● Directions
Your task is to quote the listing below exactly, beginning with its first line and ending on the line bearing "# Border band".

● Collected data
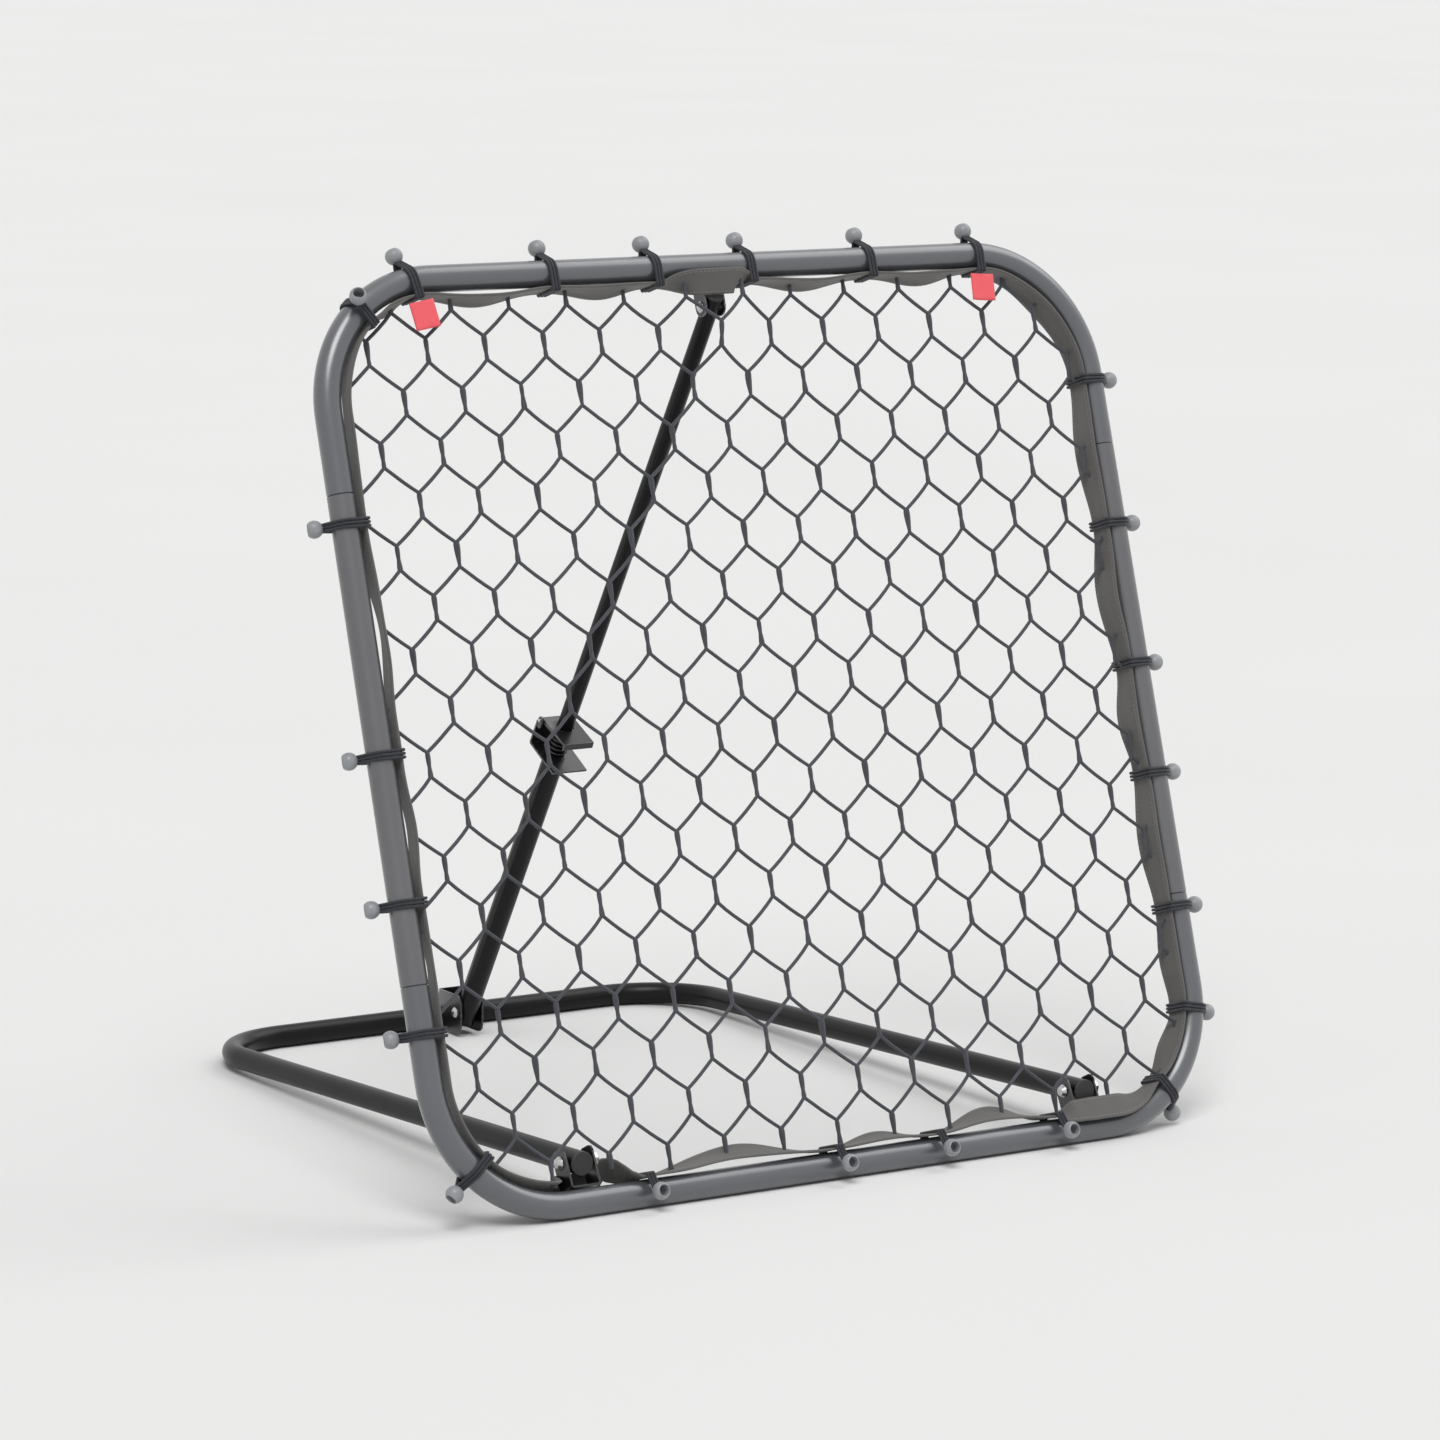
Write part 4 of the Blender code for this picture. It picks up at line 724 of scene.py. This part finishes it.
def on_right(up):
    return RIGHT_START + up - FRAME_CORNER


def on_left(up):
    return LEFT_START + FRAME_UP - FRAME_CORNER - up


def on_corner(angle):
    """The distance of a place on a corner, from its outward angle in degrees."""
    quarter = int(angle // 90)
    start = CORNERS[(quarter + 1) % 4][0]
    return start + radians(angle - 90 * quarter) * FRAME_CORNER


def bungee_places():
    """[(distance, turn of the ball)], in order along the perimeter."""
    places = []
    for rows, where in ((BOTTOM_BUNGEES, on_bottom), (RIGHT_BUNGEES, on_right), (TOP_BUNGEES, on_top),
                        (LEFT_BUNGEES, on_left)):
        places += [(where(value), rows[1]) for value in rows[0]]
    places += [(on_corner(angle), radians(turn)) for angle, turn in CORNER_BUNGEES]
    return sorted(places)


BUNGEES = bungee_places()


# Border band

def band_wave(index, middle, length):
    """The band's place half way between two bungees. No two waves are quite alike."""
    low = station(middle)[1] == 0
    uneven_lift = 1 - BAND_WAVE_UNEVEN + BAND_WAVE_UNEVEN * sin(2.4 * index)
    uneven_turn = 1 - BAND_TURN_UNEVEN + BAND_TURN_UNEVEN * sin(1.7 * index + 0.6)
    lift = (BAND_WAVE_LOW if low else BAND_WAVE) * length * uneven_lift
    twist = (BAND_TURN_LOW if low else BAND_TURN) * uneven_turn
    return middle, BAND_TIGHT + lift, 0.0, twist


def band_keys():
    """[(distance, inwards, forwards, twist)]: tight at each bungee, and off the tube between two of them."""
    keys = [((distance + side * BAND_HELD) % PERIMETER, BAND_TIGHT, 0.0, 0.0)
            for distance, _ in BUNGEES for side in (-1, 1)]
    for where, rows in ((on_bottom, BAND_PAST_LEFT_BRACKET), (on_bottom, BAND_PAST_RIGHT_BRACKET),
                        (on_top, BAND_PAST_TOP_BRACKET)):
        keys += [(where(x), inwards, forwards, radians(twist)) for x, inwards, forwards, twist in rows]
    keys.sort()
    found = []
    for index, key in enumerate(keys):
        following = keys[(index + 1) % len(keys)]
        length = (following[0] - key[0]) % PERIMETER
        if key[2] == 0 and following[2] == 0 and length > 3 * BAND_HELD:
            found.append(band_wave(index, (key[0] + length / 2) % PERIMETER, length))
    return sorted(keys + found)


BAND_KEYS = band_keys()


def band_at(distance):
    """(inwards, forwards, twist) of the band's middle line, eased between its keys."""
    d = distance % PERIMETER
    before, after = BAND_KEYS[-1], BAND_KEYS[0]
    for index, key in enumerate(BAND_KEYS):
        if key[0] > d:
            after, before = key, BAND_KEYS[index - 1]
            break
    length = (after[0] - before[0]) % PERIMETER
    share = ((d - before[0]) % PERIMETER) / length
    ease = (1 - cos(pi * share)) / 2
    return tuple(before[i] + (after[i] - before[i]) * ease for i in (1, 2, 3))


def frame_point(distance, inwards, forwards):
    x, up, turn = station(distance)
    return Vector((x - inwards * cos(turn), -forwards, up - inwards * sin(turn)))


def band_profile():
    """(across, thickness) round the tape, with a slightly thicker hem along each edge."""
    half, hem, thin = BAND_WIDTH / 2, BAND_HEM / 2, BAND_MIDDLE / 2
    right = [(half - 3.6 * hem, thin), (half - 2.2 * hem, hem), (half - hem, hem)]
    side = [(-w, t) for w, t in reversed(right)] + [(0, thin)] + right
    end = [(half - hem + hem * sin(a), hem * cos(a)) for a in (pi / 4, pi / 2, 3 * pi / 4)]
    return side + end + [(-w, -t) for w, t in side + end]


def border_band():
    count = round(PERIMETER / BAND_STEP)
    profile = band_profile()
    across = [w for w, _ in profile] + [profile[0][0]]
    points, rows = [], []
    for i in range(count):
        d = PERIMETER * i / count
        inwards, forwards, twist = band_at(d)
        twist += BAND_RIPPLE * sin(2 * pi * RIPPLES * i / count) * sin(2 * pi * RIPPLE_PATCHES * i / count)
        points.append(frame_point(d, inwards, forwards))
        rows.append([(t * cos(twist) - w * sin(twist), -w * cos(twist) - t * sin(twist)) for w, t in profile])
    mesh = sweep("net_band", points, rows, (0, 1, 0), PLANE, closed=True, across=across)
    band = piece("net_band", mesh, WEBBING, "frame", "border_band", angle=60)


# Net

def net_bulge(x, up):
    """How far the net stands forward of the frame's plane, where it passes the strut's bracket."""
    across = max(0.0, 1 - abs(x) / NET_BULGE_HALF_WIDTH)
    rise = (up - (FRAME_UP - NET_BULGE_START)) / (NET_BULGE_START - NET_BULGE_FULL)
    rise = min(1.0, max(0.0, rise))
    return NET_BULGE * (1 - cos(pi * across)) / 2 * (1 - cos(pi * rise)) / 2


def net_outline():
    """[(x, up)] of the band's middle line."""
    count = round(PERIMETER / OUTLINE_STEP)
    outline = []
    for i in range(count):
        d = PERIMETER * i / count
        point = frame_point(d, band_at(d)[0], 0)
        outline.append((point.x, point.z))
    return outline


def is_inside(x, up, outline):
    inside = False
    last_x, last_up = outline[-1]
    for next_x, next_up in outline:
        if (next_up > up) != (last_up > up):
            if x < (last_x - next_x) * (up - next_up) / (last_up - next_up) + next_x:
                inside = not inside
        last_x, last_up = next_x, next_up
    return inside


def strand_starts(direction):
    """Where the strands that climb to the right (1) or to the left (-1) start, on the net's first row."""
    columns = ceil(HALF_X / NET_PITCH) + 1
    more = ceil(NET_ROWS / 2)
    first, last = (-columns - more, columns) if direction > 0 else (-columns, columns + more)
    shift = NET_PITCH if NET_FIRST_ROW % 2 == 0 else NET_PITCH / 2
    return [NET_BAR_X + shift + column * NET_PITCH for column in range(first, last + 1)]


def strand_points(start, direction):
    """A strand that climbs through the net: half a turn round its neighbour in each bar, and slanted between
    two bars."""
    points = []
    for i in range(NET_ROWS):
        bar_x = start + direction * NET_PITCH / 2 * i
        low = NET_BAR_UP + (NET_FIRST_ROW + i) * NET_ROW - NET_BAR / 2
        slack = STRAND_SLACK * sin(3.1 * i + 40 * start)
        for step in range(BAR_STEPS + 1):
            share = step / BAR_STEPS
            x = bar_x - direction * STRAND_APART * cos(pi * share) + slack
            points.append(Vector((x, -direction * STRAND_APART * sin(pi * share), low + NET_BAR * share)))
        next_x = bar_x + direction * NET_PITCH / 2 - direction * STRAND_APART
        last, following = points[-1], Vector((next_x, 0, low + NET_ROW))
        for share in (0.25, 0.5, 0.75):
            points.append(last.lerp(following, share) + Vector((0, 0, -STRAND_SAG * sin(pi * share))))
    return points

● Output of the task
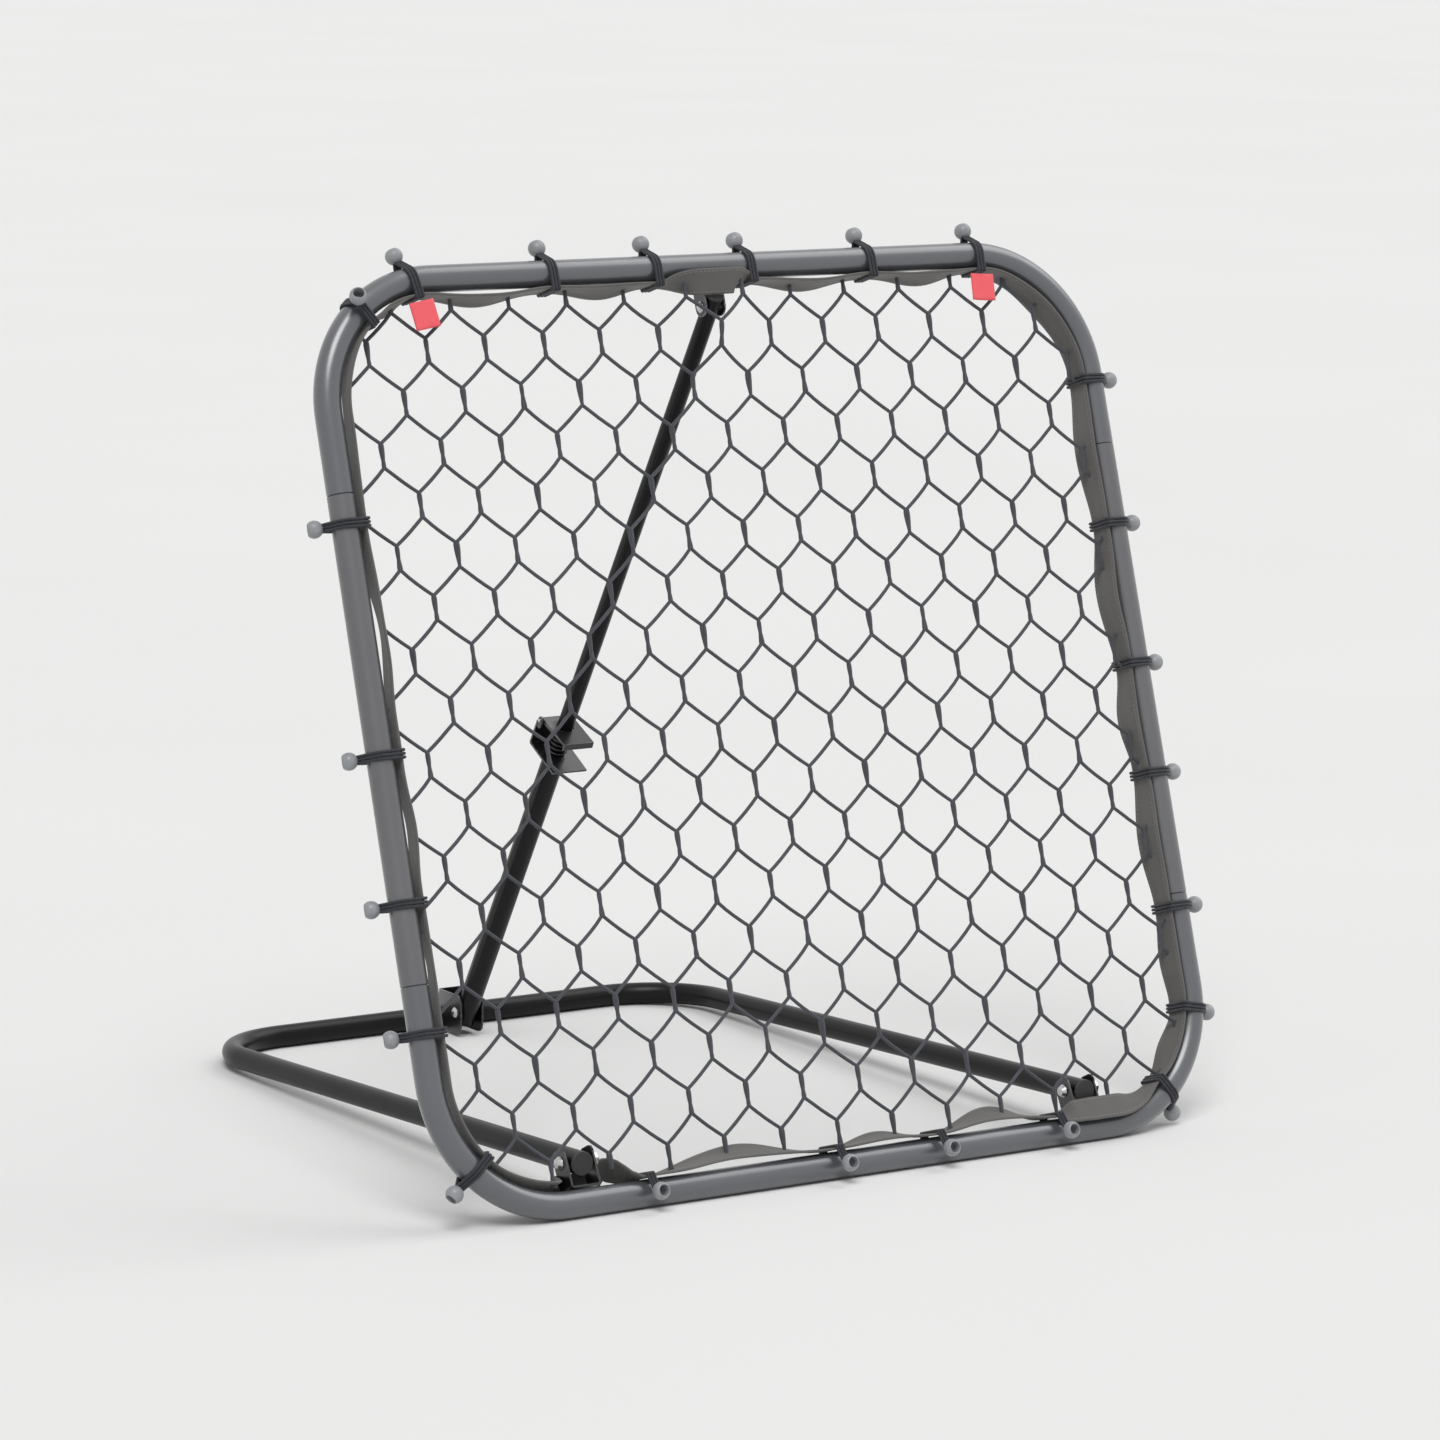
Write part 4 of the Blender code for this picture. It picks up at line 724 of scene.py. This part finishes it.
def on_right(up):
    return RIGHT_START + up - FRAME_CORNER


def on_left(up):
    return LEFT_START + FRAME_UP - FRAME_CORNER - up


def on_corner(angle):
    """The distance of a place on a corner, from its outward angle in degrees."""
    quarter = int(angle // 90)
    start = CORNERS[(quarter + 1) % 4][0]
    return start + radians(angle - 90 * quarter) * FRAME_CORNER


def bungee_places():
    """[(distance, turn of the ball)], in order along the perimeter."""
    places = []
    for rows, where in ((BOTTOM_BUNGEES, on_bottom), (RIGHT_BUNGEES, on_right), (TOP_BUNGEES, on_top),
                        (LEFT_BUNGEES, on_left)):
        places += [(where(value), rows[1]) for value in rows[0]]
    places += [(on_corner(angle), radians(turn)) for angle, turn in CORNER_BUNGEES]
    return sorted(places)


BUNGEES = bungee_places()


# Border band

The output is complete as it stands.